Drawing a historical comparison, he noted that IPOB outlived the Buhari administration despite sustained repression. “Today, Buhari is down there six feet,” he said bluntly. “We will outlive this present challenge.”
Nworu further disclosed that ESN operatives recently survived a military attack while on duty, attributing their survival to superior intelligence and preparation.
“It is imperative to announce to the world that the Nigerian military tried to attack them as they were discharging their duties but thankfully we are more intelligent than they are.”
He questioned why security forces appear only when ESN confronts armed Fulani terrorists, accusing state governments of helping the Fulani terrorists in their war against indigenous people.
One of the most striking moment of the speech came in his rejection of what he called international double standards.
“This hypocrisy of telling people that they should only raise awareness but not defend themselves when government forces kill them like western diplomats do, is a joke taken too far. Even Americans have guns for self defense,” he said.
For Nworu, the principle is simple and uncompromising: “Is it not someone that is alive that can talk?” Reiterating that “Governments must not be allowed to get away with murder while the victims are told to give it some time.”
“Imagine how many people that would have died had Mazi Nnamdi Kanu not done what is necessary?
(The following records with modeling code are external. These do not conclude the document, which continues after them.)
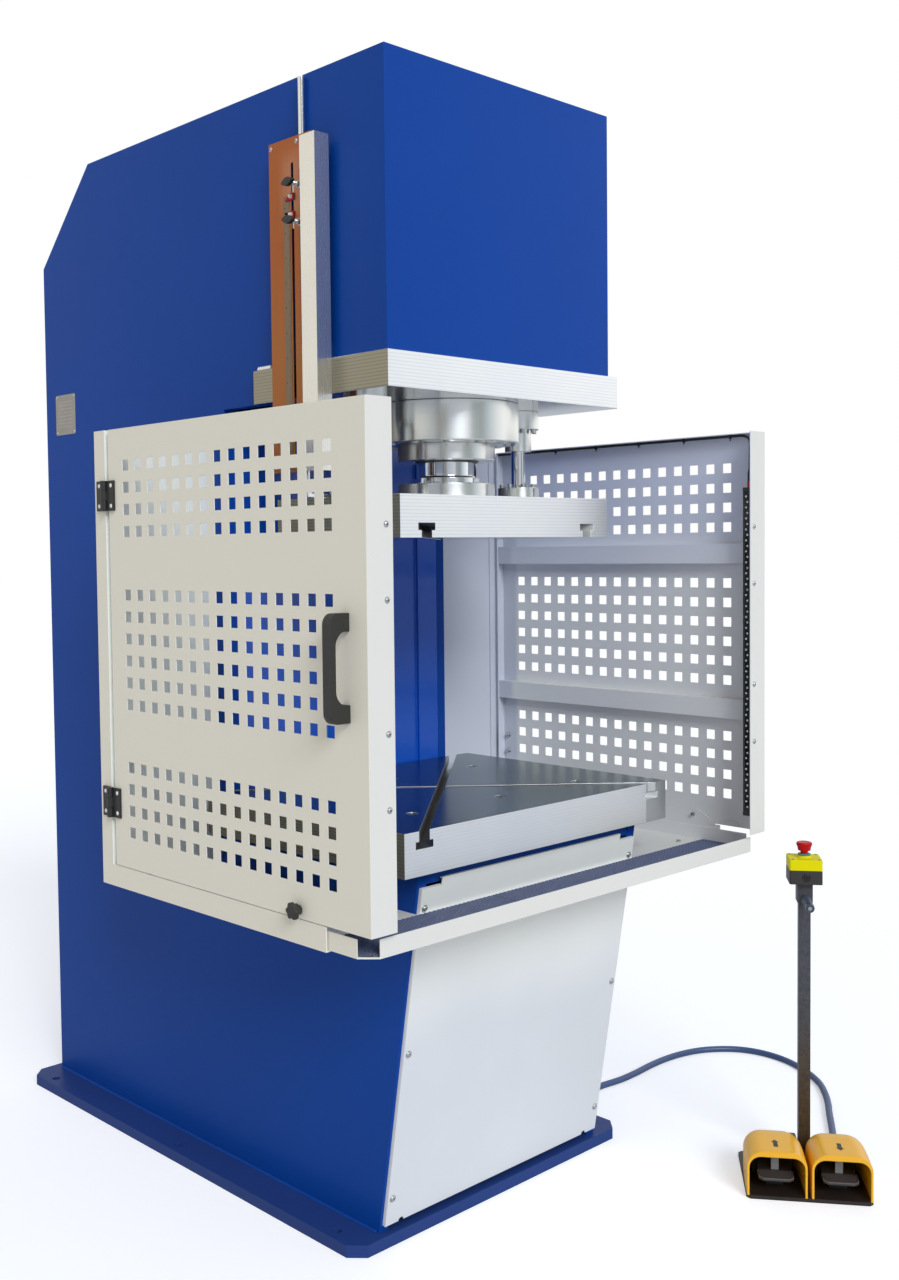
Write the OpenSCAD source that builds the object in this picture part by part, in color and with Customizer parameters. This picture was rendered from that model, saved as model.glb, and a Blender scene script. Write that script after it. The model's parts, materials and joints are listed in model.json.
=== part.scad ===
// C-frame hydraulic press with swinging side guards, a stroke gauge and a double foot pedal.
// Origin: centre of the base plate, on the floor. -Y is the operator's side, +Z is up.

/* [Frame] */
// Width of the frame over its side plates
frame_w = 675; // [560:5:820]
// Height of the frame above the floor
frame_h = 2330; // [2280:5:2800]
// Reach of the head in front of the base centre
head_reach = 675; // [640:5:760]
// Distance of the rear plate behind the base centre
frame_back = 617; // [560:1:630]
// Height at which the rear slope starts
slope_z = 2110; // [1900:5:2200]
// Distance behind the base centre at which the roof ends
roof_back = 390; // [300:5:500]
// Distance of the throat plate in front of the base centre
throat_reach = 152; // [100:1:180]
// Thickness of the two side plates
side_t = 25; // [15:1:40]
// Thickness of the head front plate
front_t = 20; // [12:1:30]
// Thickness of the roof and rear plate
back_t = 12; // [8:1:20]
// Thickness of the throat plate
throat_t = 15; // [10:1:25]
// Width of the duct on the throat plate
duct_w = 42; // [30:1:60]
// Distance of the duct from the frame centre
duct_x = 260; // [150:5:280]
// Depth of the duct
duct_d = 8; // [5:1:9]
// Distance of the lower front edge ahead of the base centre, at the base
horn_foot = 620; // [560:1:628]
// Forward lean of the lower front edge between base and table
horn_lean = 124; // [60:1:135]

/* [Base plate] */
// Margin of the base plate beside the frame
base_margin = 77.5; // [40:0.5:160]
// Length of the base plate
base_l = 1280; // [1270:5:1500]
// Thickness of the base plate
base_t = 25; // [15:1:40]
// Size of the cut corners
base_corner = 30; // [10:1:60]
// Diameter of the anchor holes
anchor_d = 20; // [14:1:26]
// Distance of the anchor holes beside the frame
anchor_margin = 52.5; // [25:0.5:110]
// Spacing of the anchor holes along the base
anchor_dy = 553; // [500:1:580]

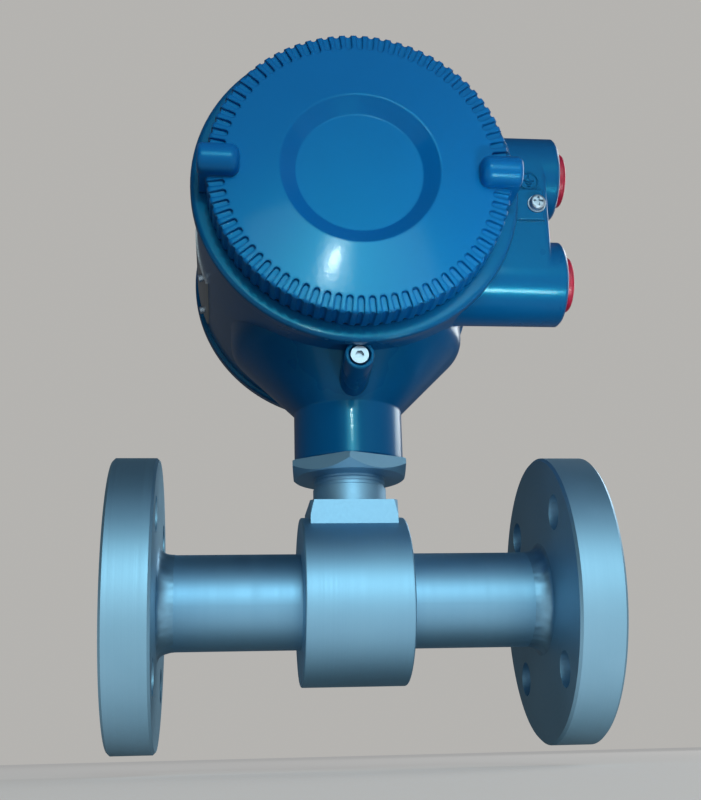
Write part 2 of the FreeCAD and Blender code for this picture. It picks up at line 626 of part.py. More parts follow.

If the leadership did not hold the line after Mazi Nnamdi Kanu was kidnapped, imagine how much blood of our people Fulani jihadists would have shed?”
Five years on, the message of the ESN anniversary was unmistakable.
According to Nworu’s, ESN exists because survival demanded it, endures because discipline sustains it, and persists because, had it not, “imagine how much blood of our people Fulani jihadists would have shed.”